Another factor that can result in building collapse is the building materials in use. Many developers consider poor solutions or inadequate materials in the mixture thereby making the building materials not strong enough to carry the building. Some materials that are not strong enough to withhold the load are sometimes used in the casting the foundation.
Mr. Hermogene Nsengimana from the African Organisation for Standardisation, whose organisation met in 2016 in Nairobi to discuss why so many African buildings collapse, suggests there is a market for counterfeit materials – going as far as to say that sometimes scrap metal is used instead of steel.
When a six-storey building in Uganda’s capital Kampala collapsed in April 2016, the director of the city authority suggested it had been constructed with counterfeit materials. It was also observed that there were even cases of counterfeiters faking authentification certificates, while contractors also knowingly use the incorrect materials to cut costs.
So they may use concrete intended to bear the load of a one-storey building in a four-storey building. Another factor in the building collapse issue is the fact that when workers are given the right materials to make the concrete, they decide to mix them incorrectly. As long as this continues, building must be collapsing. Because this will results in concrete which is not of the sufficient strength to hold the load.
Some developers are also fund of cutting costs by employing unskilled workers who are cheaper than trained builders. This is one of the reasons put forward by civil engineers to explain why building in Uganda collapsed in 2004. Research showed that the workers did not take the correct mixing ratios of the concrete.
The above mostly happens when people use wheelbarrows instead of measuring gauges for cement. The five-storey BBJ new hotel collapsed at the construction stage and 11 people died. In this style, the bricklayers and even technicians called themselves engineers, but it seems that the Nigerian Institution of Structural Engineers did not take note and therefore the poor work continued.
Those who want to save money on professionals, and use quacks which is penny wise and pound foolish in the use of materials and professionals should watch it. A total of 199 people died in four Nigerian collapsed buildings between 2014 and 2016, according to the Nigerian Building and Road Research Institute. For the impact of building collapse to be felt in Nigeria, it is important to call to mind some of the fatalities experienced in the course of losing building through collapse.
After reviewing the causes, you will be with me that building collapse may not stop in Nigeria. In 2012, about 33 buildings collapsed in Lagos State alone while 22 collapsed in Abuja, going by the information offered by Federal Housing Ministry.
In 2013, about 17 buildings collapsed in Lagos wherein 20 collapsed in Abuja. In 2014, 13 buildings collapsed in Lagos while two pulled out in Abuja. It will be recalled that more than 54 cases of collapsed buildings were recorded in 2017 across Nigeria with the latest beginning the year 2019. Some experts believed that another factor that brings about building collapse is when the load the building is carrying is heavier that it was expected to carry. But people will continue to overload the buildings.
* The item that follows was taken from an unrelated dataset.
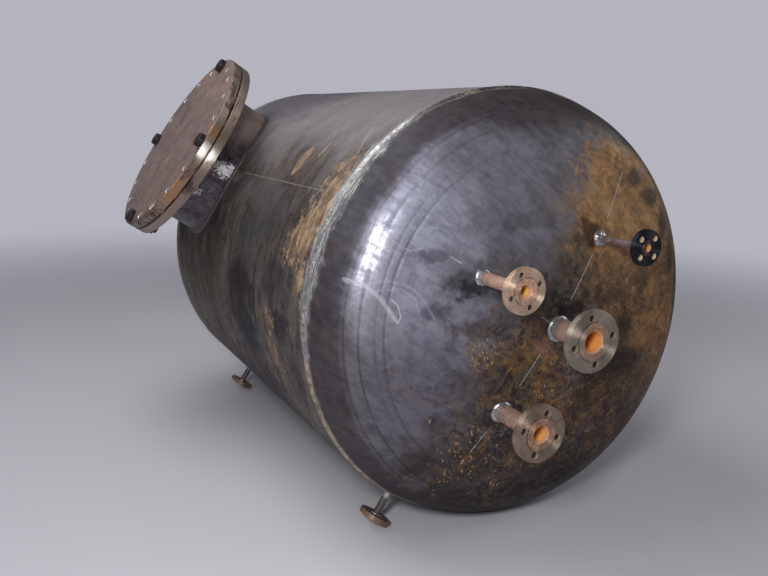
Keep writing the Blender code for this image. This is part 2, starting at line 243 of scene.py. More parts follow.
class Graph:
    def __init__(self, tree):
        self.tree = tree

    def feed(self, socket, value):
        if isinstance(value, bpy.types.NodeSocket):
            self.tree.links.new(value, socket)
        elif isinstance(value, tuple) and socket.type == "RGBA" and len(value) == 3:
            socket.default_value = (*value, 1.0)
        else:
            socket.default_value = value

    def add(self, kind, inputs=None, **settings):
        node = self.tree.nodes.new("ShaderNode" + kind)
        for key, value in settings.items():
            setattr(node, key, value)
        for key, value in (inputs or {}).items():
            self.feed(node.inputs[key], value)
        return node

    def calc(self, operation, first, second=0.5, clamp=False):
        return self.add("Math", {0: first, 1: second}, operation=operation, use_clamp=clamp).outputs[0]

    def plus(self, first, second, clamp=False):
        return self.calc("ADD", first, second, clamp)

    def minus(self, first, second):
        return self.calc("SUBTRACT", first, second)

    def times(self, first, second, clamp=False):
        return self.calc("MULTIPLY", first, second, clamp)

    def over(self, first, second, clamp=False):
        return self.calc("DIVIDE", first, second, clamp)

    def larger(self, first, second):
        return self.calc("MAXIMUM", first, second)

    def away(self, first, second):  # how far apart two values are
        return self.calc("ABSOLUTE", self.minus(first, second))

    def vector(self, operation, first, second=(0, 0, 0)):
        node = self.add("VectorMath", {0: first, 1: second}, operation=operation)
        return node.outputs[1 if operation in ("LENGTH", "DOT_PRODUCT") else 0]

    def length(self, vector):
        return self.vector("LENGTH", vector)

    def split(self, vector):
        return self.add("SeparateXYZ", {0: vector}).outputs

    def join(self, x, y=0.0, z=0.0):
        return self.add("CombineXYZ", {0: x, 1: y, 2: z}).outputs[0]

    def stretched(self, vector, scale):
        return self.add("Mapping", {"Vector": vector, "Scale": scale}).outputs[0]

    def turned(self, vector, angle, axis):
        return self.add("VectorRotate", {"Vector": vector, "Angle": angle}, rotation_type=axis).outputs[0]

    def soften(self, value, low, high, toLow=0.0, toHigh=1.0):
        inputs = {"Value": value, "From Min": low, "From Max": high, "To Min": toLow, "To Max": toHigh}
        return self.add("MapRange", inputs, interpolation_type="SMOOTHSTEP").outputs[0]

    def blend(self, share, first, second):
        return self.add("Mix", {0: share, 6: first, 7: second}, data_type="RGBA").outputs[2]

    def blendValue(self, share, first, second):
        return self.add("Mix", {0: share, 2: first, 3: second}, data_type="FLOAT").outputs[0]

    def grain(self, vector, scale, detail=3.0, roughness=0.55, distortion=0.0):
        inputs = {"Vector": vector, "Scale": scale, "Detail": detail, "Roughness": roughness}
        return self.add("TexNoise", {**inputs, "Distortion": distortion}).outputs[0]

    def group(self, name, **inputs):
        node = self.tree.nodes.new("ShaderNodeGroup")
        node.node_tree = bpy.data.node_groups[name]
        for key, value in inputs.items():
            self.feed(node.inputs[key], value)
        return node.outputs

    def spot(self, vector, centre, reach, ragged, grain):
        return self.group("softSpot", Vector=vector, Centre=centre, Reach=reach, Ragged=ragged,
                          Grain=grain)[0]

    def scale(self, vector, dark, light, scale, contrast):
        return self.group("rolledScale", Vector=vector, Dark=dark, Light=light, Scale=scale,
                          Contrast=contrast)

    def rust(self, vector, scale, amount, speckle, dark, light):
        return self.group("rustBloom", Vector=vector, Scale=scale, Amount=amount, Speckle=speckle,
                          Dark=dark, Light=light)

    def place(self):
        return self.add("TexCoord").outputs["Object"]

    def finished(self, colour, metal, rough, height, depth):  # depth is the bump's height in metres
        self.feed(self.shader.inputs["Base Color"], colour)
        self.feed(self.shader.inputs["Metallic"], metal)
        self.feed(self.shader.inputs["Roughness"], rough)
        bump = self.add("Bump", {"Height": height, "Distance": depth, "Strength": 1.0})
        self.feed(self.shader.inputs["Normal"], bump.outputs[0])
        return self.material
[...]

A building collapses when the load put on it is beyond its strength. This is equivalent to asking a boy of 10 years to carry a bag of cement. The boy will not even stand let alone moving because the load is heavier than he can carry. The boy will not be able to withstand the strain.
Nonetheless, even if the foundations and the materials are strong enough for what they were originally built for, that purpose may change. This is because if a building was designed to be a home but is then turned into a library where boxes and boxes of books are piled up, the building may strain under the weight and cave in or surrender.
Another reason why the load is often heavier than the original design is because extra storeys are added. For instance, in March 2016, an upmarket apartment block which had more storeys than planned collapsed in Lagos, killing 34 people according to PropertyMart reports.
This came two years after a church accommodation for the famous preacher TB Joshua collapsed. Authorities said, the building collapsed because it had more floors that it could hold. In that case more than 100 people lost their lives. In some other cases, the strength of the building was not tested to ascertain its healthiness. It is highly important for authorities to test the strength of the building at all points of construction.
It also does not stop at testing, the authorities must be strict in policing buildings. Since the law said you must test, it behoves the authorities to enforce every aspect of the law without fear or favour. It becomes a big problem, when at every stage of construction there is someone with a strong motivation to save money or take money. There are many physical reasons a building can collapse but the driving motivation for that to happen is money. Corruption is therefore, the real reason buildings collapse.
So, as long as corruption thrives, buildings will continue to collapse. But the story doesn’t end there. Just because unsafe buildings are constructed, it doesn’t mean anyone has to die. This is because the buildings could be knocked down. And that is what does happen next. But things go wrong in those situations too, leading to the loss of life.
Fatalities could result in building when despite that it was initially condemned, people defiantly decide to live and stay under it. In the case of the building that collapsed this early 2019, the building had been condemned as unsafe since 2017 and marked for demolition. People, due to poverty, or for want of a replacement, they continued to stay.
The Lagos State Building Control Agency said in a statement that the building was marked as distressed in 2017, and had remained empty but then, the recalcitrant owner renovated it with gravel as granite without carrying out a thorough engineering appraisal and integrity test on the structure. He went ahead to let it out for use.
Many a time, buildings collapse because government inspectors will be given briefs and details on a condemned building but they will not be backed up by security officers who can enforce evacuations. So they can ask nicely, but those requests are often ignored.